**Task details**
Write out the whole listing, matching it exactly.
____________________
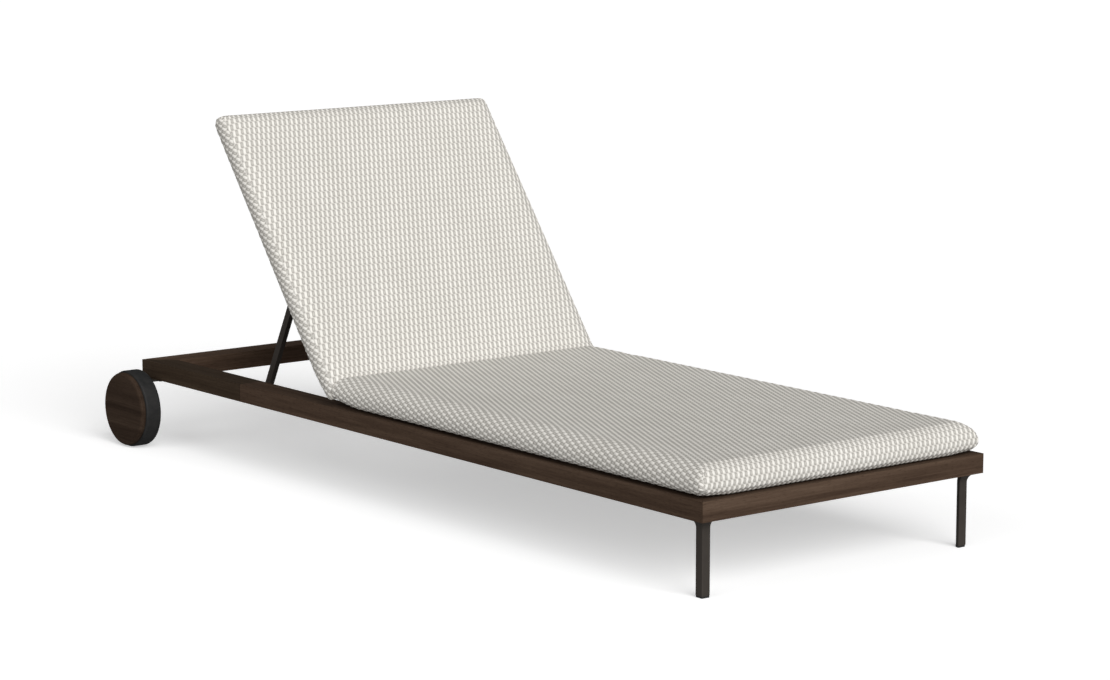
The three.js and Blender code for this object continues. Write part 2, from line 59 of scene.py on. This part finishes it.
CAMERA_PLACE = (-4.427, -5.7218, 1.544)
CAMERA_YAW = 38.306  # degrees to the right of +Y
CAMERA_PITCH = 9.425  # degrees down
CAMERA_LENS = 104.46
SENSOR_WIDTH = 36

camera = bpy.data.objects.new("camera", bpy.data.cameras.new("camera"))
camera.data.lens = CAMERA_LENS
camera.data.sensor_width = SENSOR_WIDTH
camera.data.clip_end = 200
camera.location = CAMERA_PLACE
camera.rotation_euler = (math.radians(90 - CAMERA_PITCH), 0, -math.radians(CAMERA_YAW))
scene.collection.objects.link(camera)
scene.camera = camera

# ---------------------------------------------------------------- studio

scene.view_settings.view_transform = "Standard"
scene.view_settings.look = "None"

SKY_STRENGTH = 0.12
FLOOR_SEEN = (0.85, 0.85, 0.85)  # the floor as the camera sees it
FLOOR_BOUNCE = (0.4, 0.4, 0.4)  # and as it lights the lounger from below
FLOOR_GLOW = 0.46  # seen only by the camera


def sun(name, strength, azimuth, elevation, spread):
    """A soft light from far away. Azimuth 0 comes from -Y and 90 from +X, all in degrees."""
    data = bpy.data.lights.new(name, "SUN")
    data.energy = strength
    data.angle = math.radians(spread)
    lamp = bpy.data.objects.new(name, data)
    a, e = math.radians(azimuth), math.radians(elevation)
    toward = Vector((math.sin(a) * math.cos(e), -math.cos(a) * math.cos(e), math.sin(e)))
    lamp.rotation_mode = "QUATERNION"
    lamp.rotation_quaternion = toward.to_track_quat("Z", "Y")
    scene.collection.objects.link(lamp)


sun("front_key", 1.7, -12, 36, 45)
sun("front_fill", 1.4, -5, 20, 50)
sun("left_fill", 1.02, -80, 20, 60)

world = bpy.data.worlds.new("studio")
world.use_nodes = True
scene.world = world
tree = world.node_tree
tree.nodes.clear()
world_out = tree.nodes.new("ShaderNodeOutputWorld")
seen = tree.nodes.new("ShaderNodeBackground")
seen.inputs["Strength"].default_value = 1.0
seen.inputs["Color"].default_value = (1, 1, 1, 1)
lit = tree.nodes.new("ShaderNodeBackground")
lit.inputs["Strength"].default_value = SKY_STRENGTH
lit.inputs["Color"].default_value = (1, 1, 1, 1)
rays = tree.nodes.new("ShaderNodeLightPath")
mix = tree.nodes.new("ShaderNodeMixShader")
tree.links.new(rays.outputs["Is Camera Ray"], mix.inputs[0])
tree.links.new(lit.outputs[0], mix.inputs[1])
tree.links.new(seen.outputs[0], mix.inputs[2])
tree.links.new(mix.outputs[0], world_out.inputs[0])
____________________
**Completed exercise**
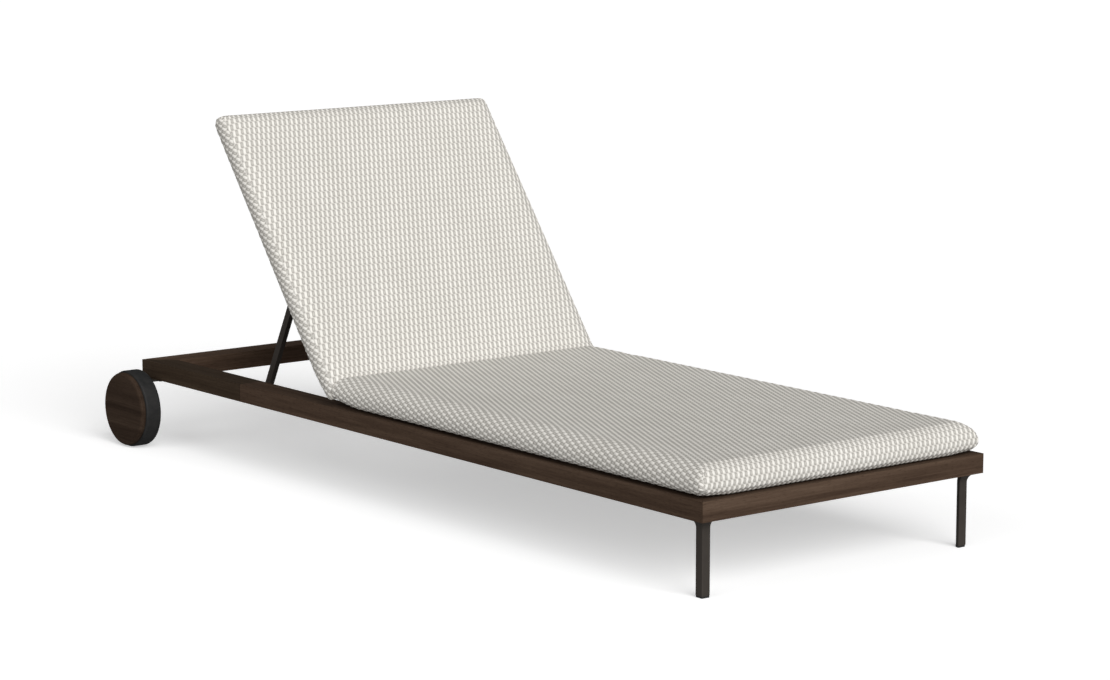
The three.js and Blender code for this object continues. Write part 2, from line 59 of scene.py on. This part finishes it.
CAMERA_PLACE = (-4.427, -5.7218, 1.544)
CAMERA_YAW = 38.306  # degrees to the right of +Y
CAMERA_PITCH = 9.425  # degrees down
CAMERA_LENS = 104.46
SENSOR_WIDTH = 36

camera = bpy.data.objects.new("camera", bpy.data.cameras.new("camera"))
camera.data.lens = CAMERA_LENS
camera.data.sensor_width = SENSOR_WIDTH
camera.data.clip_end = 200
camera.location = CAMERA_PLACE
camera.rotation_euler = (math.radians(90 - CAMERA_PITCH), 0, -math.radians(CAMERA_YAW))
scene.collection.objects.link(camera)
scene.camera = camera

# ---------------------------------------------------------------- studio

scene.view_settings.view_transform = "Standard"
scene.view_settings.look = "None"

SKY_STRENGTH = 0.12
FLOOR_SEEN = (0.85, 0.85, 0.85)  # the floor as the camera sees it
FLOOR_BOUNCE = (0.4, 0.4, 0.4)  # and as it lights the lounger from below
FLOOR_GLOW = 0.46  # seen only by the camera


def sun(name, strength, azimuth, elevation, spread):
    """A soft light from far away. Azimuth 0 comes from -Y and 90 from +X, all in degrees."""
    data = bpy.data.lights.new(name, "SUN")
    data.energy = strength
    data.angle = math.radians(spread)
    lamp = bpy.data.objects.new(name, data)
    a, e = math.radians(azimuth), math.radians(elevation)
    toward = Vector((math.sin(a) * math.cos(e), -math.cos(a) * math.cos(e), math.sin(e)))
    lamp.rotation_mode = "QUATERNION"
    lamp.rotation_quaternion = toward.to_track_quat("Z", "Y")
    scene.collection.objects.link(lamp)


sun("front_key", 1.7, -12, 36, 45)
sun("front_fill", 1.4, -5, 20, 50)
sun("left_fill", 1.02, -80, 20, 60)

world = bpy.data.worlds.new("studio")
world.use_nodes = True
scene.world = world
tree = world.node_tree
tree.nodes.clear()
world_out = tree.nodes.new("ShaderNodeOutputWorld")
seen = tree.nodes.new("ShaderNodeBackground")
seen.inputs["Strength"].default_value = 1.0
seen.inputs["Color"].default_value = (1, 1, 1, 1)
lit = tree.nodes.new("ShaderNodeBackground")
lit.inputs["Strength"].default_value = SKY_STRENGTH
lit.inputs["Color"].default_value = (1, 1, 1, 1)
rays = tree.nodes.new("ShaderNodeLightPath")
mix = tree.nodes.new("ShaderNodeMixShader")
tree.links.new(rays.outputs["Is Camera Ray"], mix.inputs[0])
tree.links.new(lit.outputs[0], mix.inputs[1])
tree.links.new(seen.outputs[0], mix.inputs[2])
tree.links.new(mix.outputs[0], world_out.inputs[0])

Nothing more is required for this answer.